As I paint the finishing gloss on To Charm a Killer, my mind drifts back to its creation. I can’t remember how the whole story came together–there were many edits, revisions, and transformations along the way. But, I do know some things.
In the beginning, a girl was abducted by a priest.
Hollystone Coven emerged as the hook for the series: a coven of witches who solve murders using magic. Not the blink and it’s done stuff, but by manipulating energy through ritual concentration and manifestation. For example, through focussed chanting, they raise power and bend and shape the forces of nature; something, we all have the capability of doing, if only we believed.
One day while hiking at Buntzen Lake, we came upon a large circle of people hidden in the woods. They were chanting “El Diablo” — whether conjuring or banishing the devil, I do not know. But that was the moment, the witches of Hollystone Coven began meeting there for Sabbat rituals.
I fell in love with Estrada, the High Priest of Hollystone Coven–everyone does–and he fell in love with the woods and with faeries.
“I’m serious, Sara. This forest reeks of life, especially after the September rains. Can’t you smell it?” He loved the primordial odour of wet earth; imagined his beginnings in the first fecund ooze…a microscopic amoebic creature, not yet conscious of the magical transformation that would one day occur.
Then I began scouting locations–walking in the footsteps of my characters.
Old Alexandra Bridge in Yale, BC is a real place, though the intuitive path Estrada follows to meet the killer is purely his own.
Drawn toward the killer by some unfathomable force, Estrada took his first steps across the Old Alexandra Bridge with trepidation. He couldn’t help but look down through the open u-shaped steel decking that stretched like rusty metal waves beneath his boots. Resting a leather-gloved hand on the orange railing, he stared, mesmerized by the roiling green-brown river. Beneath him, the Fraser, rife with sediment and autumn rain, funnelled through a canyon of colossal grey rocks into spiralling white-capped eddies. It was deep, cold, and forbidding.
And, when it was decided that the girl must travel to Ireland to escape the priest, I went with her to co-create her experiences. On Shop Street in Galway, I watched a woman performing street art, and she became an inspiration for Primrose, the Irish fey witch.
Draped and hooded in a forest green cloak that dragged upon the stones in folds, Primrose stood serenely, her hands hidden beneath gaping sleeves. Clustered branches of appliquéd emerald and silver oak leaves meandered over the cloak like a shimmering forest. The tiny elfish face beneath the hood was painted bright green, except for the area around her eyes, which was etched in dark spirals to resemble the knots of a tree.
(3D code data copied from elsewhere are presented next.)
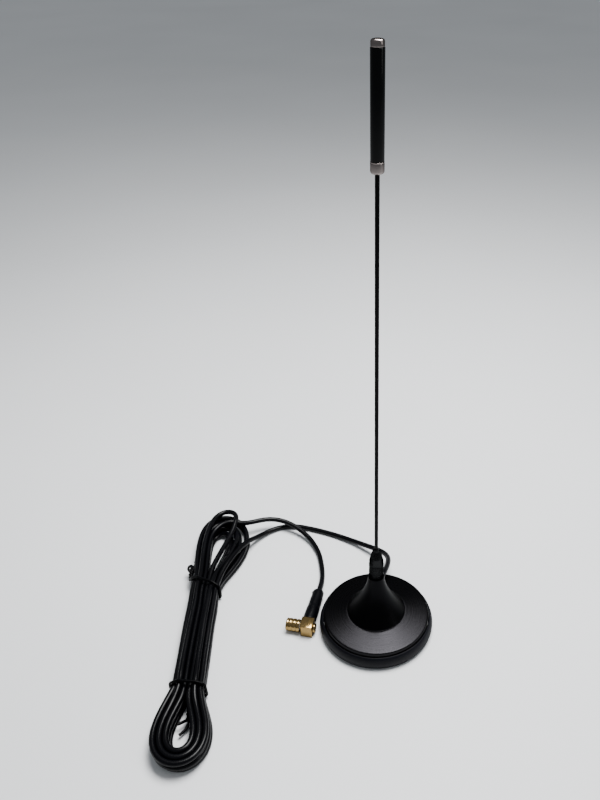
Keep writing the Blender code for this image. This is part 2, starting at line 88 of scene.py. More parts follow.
# Whip
STUD_BORE_R = 1.75
STUD_BORE_TOP = 42.9
ROD_BORE_R = 0.95
ROD_BORE_DEPTH = 4.0
BAND_Z = (43.1, 47.3)  # the ferrule's plain band, between its two knurled parts
CONE = ((3.0, 47.4), (2.3, 49.8), (1.5, 52.1))  # the ferrule's upper end, as (radius, height)
KNURL_TEETH = 28
KNURL_DEPTH = 0.24
KNURL_CLIMB = 2.85  # radians per millimetre
KNURL_STEP = 0.09
TUBE_WALL = 0.4
CAP_SPIGOT_R = 1.8  # of the two caps, inside the tube
CAP_SPIGOT_LENGTH = 3.0
LOWER_CAP_R = 2.55
UPPER_CAP_R = 2.36

# Plug: its block, and what stands out of it
BLOCK_X = 6.5
BLOCK_Y = 6.9
RECESS_R = 2.6
RECESS_DEPTH = 0.8
RECESS_SIDES = 48
CAP_PROUD = 1.25
CAP_R = 2.28
PLUG_GAP = 0.3
BARREL_LENGTH = 7.0
BARREL_BORE_R = 2.4
BARREL_RINGS = 3
BARREL_RING_STEP = 2.0
PIN_BORE_R = 0.78
PIN_R = 0.45
SLEEVE_LENGTH = 19.8
CRIMP_BORE_R = 2.5  # of the sleeve's wide end, round the crimp
CRIMP_BORE_LENGTH = 7.0
LEAD_BORE_R = 1.45

# Lead
CORD_D = 2.8
CORD_R = CORD_D / 2
CORD_STEP = 2.4  # spacing of the line's points while it settles
NEXT_POINTS = 5  # points this near along the line aren't another strand
TIGHTEST_BEND = 4.7
STIFFNESS = 0.3  # share of a change in bend that each round evens out
SLIDE = 0.2  # share of an uneven spacing that each round evens out
OPENING = 0.25  # share of a bend that is too tight that each round opens
ROUTE_PULL = (0.02, 0.008)  # how strongly the rough route holds the line, early and late
EARLY_SHARE = 0.6
ROUNDS = 300
LOOSE_ROUNDS = 2  # the last rounds, which only push the strands apart
HELD_LENGTH = 60.0  # of each free end, which stays on its route
EXIT_MOUTH = Vector((2.2, 16.2, 14.2))
EXIT_DIRECTION = Vector((0.15, 0.985, -0.05)).normalized()
LEAD_END = Vector((0, 20.5, 3.5))  # in the plug's frame, inside the sleeve

# From the grommet's mouth over the rim of the base, down to the surface and round to the hank
BASE_LEAD_ROUTE = [
    (2.25, 16.5, 14.18),
    (4.2, 22.8, 13.4),
    (6.1, 30.2, 11.5),
    (6.5, 37.8, 9.2),
    (4.0, 44.2, 7.0),
    (-1.8, 49.8, 5.0),
    (-7.5, 54.3, 3.4),
    (-13.5, 58.4, 2.3),
    (-25.6, 64.8, 1.5),
    (-37.4, 68.9, 1.45),
    (-47.5, 71.2, 1.45),
    (-55.6, 70.4, 1.5),
    (-63.2, 65.2, 2.2),
    (-68.6, 59.4, 3.2),
]

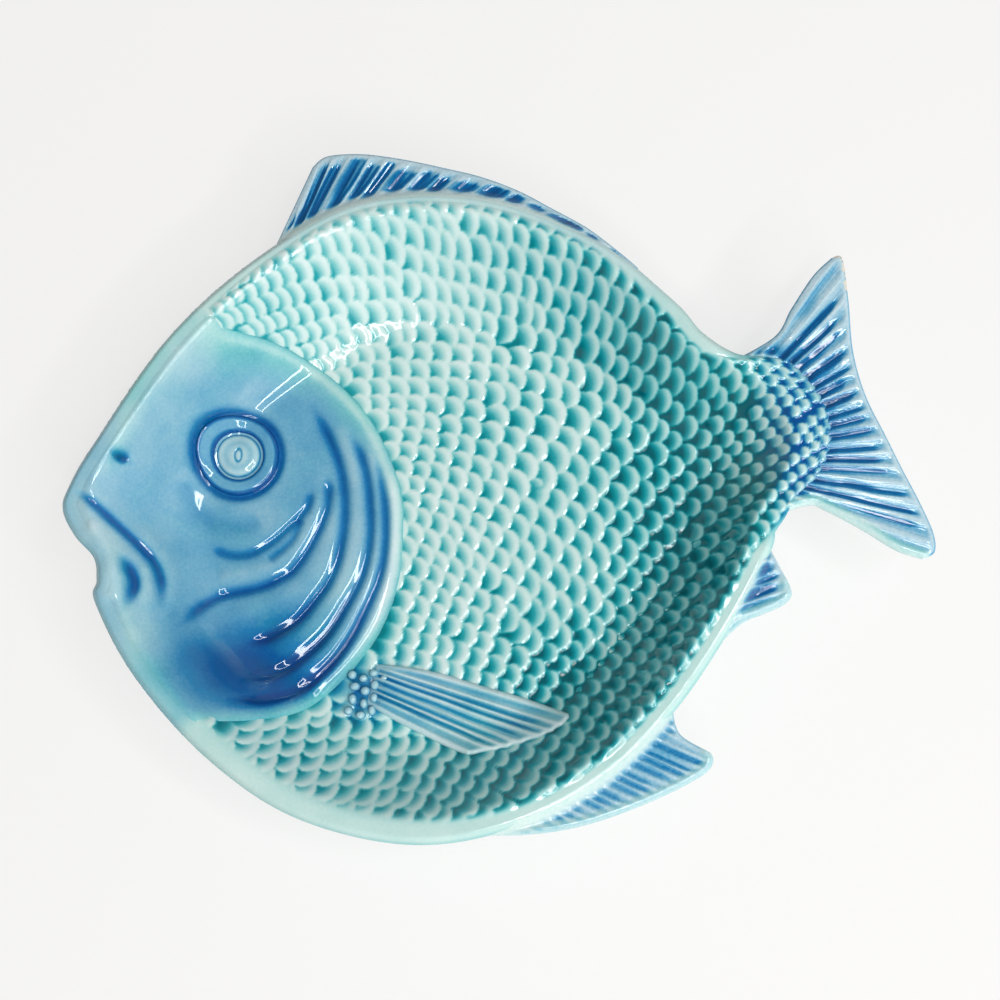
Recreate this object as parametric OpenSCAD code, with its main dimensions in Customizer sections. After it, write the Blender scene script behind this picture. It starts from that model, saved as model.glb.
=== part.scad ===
// Fish shaped platter: a deep glazed bowl with the outline of a fish seen from the side.
// The head points to -X, the back fin to +Y, and the dish stands on its foot ring at Z = 0.
// Raised work (head, eye, scales, side fin) is laid on the bowl, and the outer fins join its rim.

/* [Dish] */
// Length from the snout to the tip of the tail
dish_l = 300; // [270:1:330]
// Width from the back fin to the belly fin
dish_w = 249; // [225:1:275]
// Height of the crown of the rim above the table
rim_z = 47; // [42:0.5:54]
// Thickness of the wall and the floor
wall = 5.5; // [4.5:0.1:6.5]

/* [Rim] */
// Width of the rounded rim
rim_w = 9; // [8:0.1:10.5]
// Drop from the crown of the rim to its outer edge
rim_drop = 3; // [2:0.1:4]
// Drop from the crown of the rim to the top of the inner wall
rim_fall = 2.5; // [2:0.1:3.2]
// Height of the outer side of the rim
rim_side = 3; // [2.5:0.1:4]

/* [Foot] */
// Height of the foot ring
foot_h = 5; // [4.5:0.1:7]
// Width of the foot ring
foot_w = 6; // [4:0.5:9]
// Distance of the foot ring inside the edge of the floor
foot_inset = 6; // [3:0.5:12]

/* [Head] */
// Thickness of the raised head
head_t = 3; // [2.5:0.1:4]
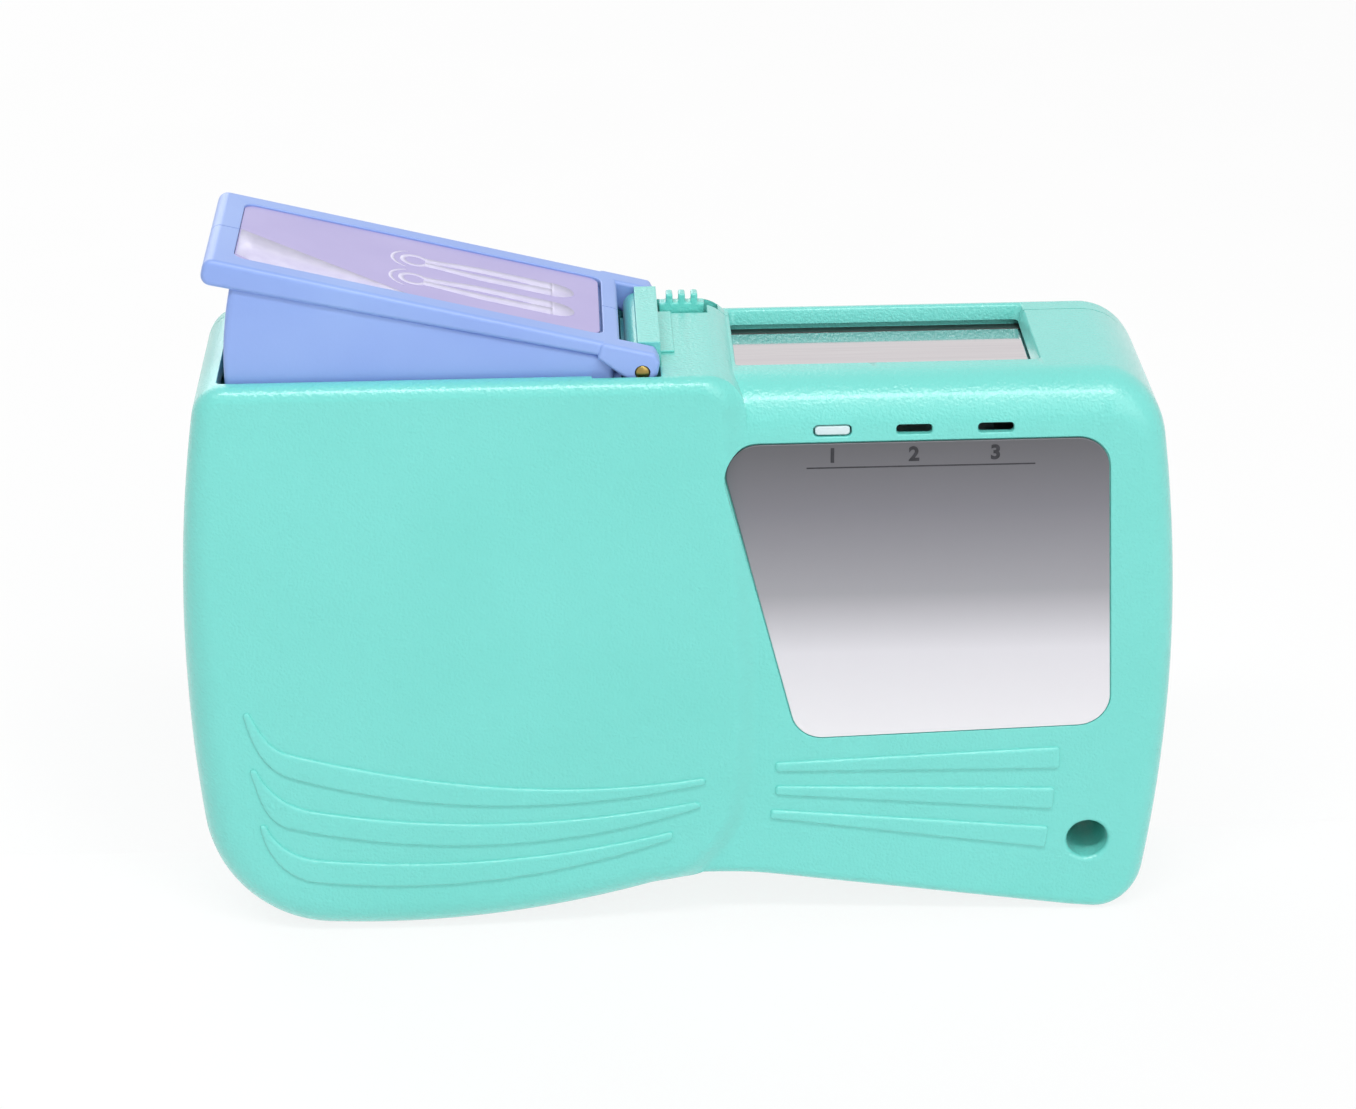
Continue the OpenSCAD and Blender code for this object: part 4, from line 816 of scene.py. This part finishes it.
def return_spring():
    """Five turns of round wire about the pin: a helix along Y. At each point of it the section is a
    circle in the plane square to the wire's heading."""
    turns, pitch, coil_r, wire_r = 5, 1.0, PIN_R + 0.45, 0.2
    a = np.linspace(0, 2 * math.pi * turns, 180)
    out = np.stack([np.cos(a), 0 * a, np.sin(a)], 1)
    along = (a / (2 * math.pi) - turns / 2) * pitch
    path = coil_r * out + np.stack([0 * a + PIN[0], along, 0 * a + PIN[1]], 1)
    ahead = unit(np.gradient(path, axis=0))
    side = unit(np.cross(ahead, out))
    up = np.cross(side, ahead)
    t = np.linspace(0, 2 * math.pi, 10, endpoint=False)[None, :, None]
    section = np.cos(t) * side[:, None] + np.sin(t) * up[:, None]
    return loft("return_spring_wire", path[:, None] + wire_r * section)


def pin_rod():
    """The hinge pin: a lathe profile with a chamfer at both ends."""
    half = [(0.0, EAR_OUT), (PIN_R - 0.2, EAR_OUT), (PIN_R, EAR_OUT - 0.25)]
    return lathe("hinge_pin_rod", np.array(half + [(r, -y) for r, y in half[::-1]]), PIN, 32)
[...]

Her ever-changing irises glowed with golden iridescence as she smiled.
“You look like a nature goddess.”
“She’s Danu, Matriarch of the Irish gods,” said Estrada.
Primrose leads the girl on a mystical adventure in Ireland.
And when Estrada arrives, he experiences Primrose in a wholly different way.
That is as much as I can say; to say more would divulge too many secrets. This is, after all, a mystery.
Ireland is a magical land, and I hope to see you there one day. If this book is your inspiration, I will be smiling.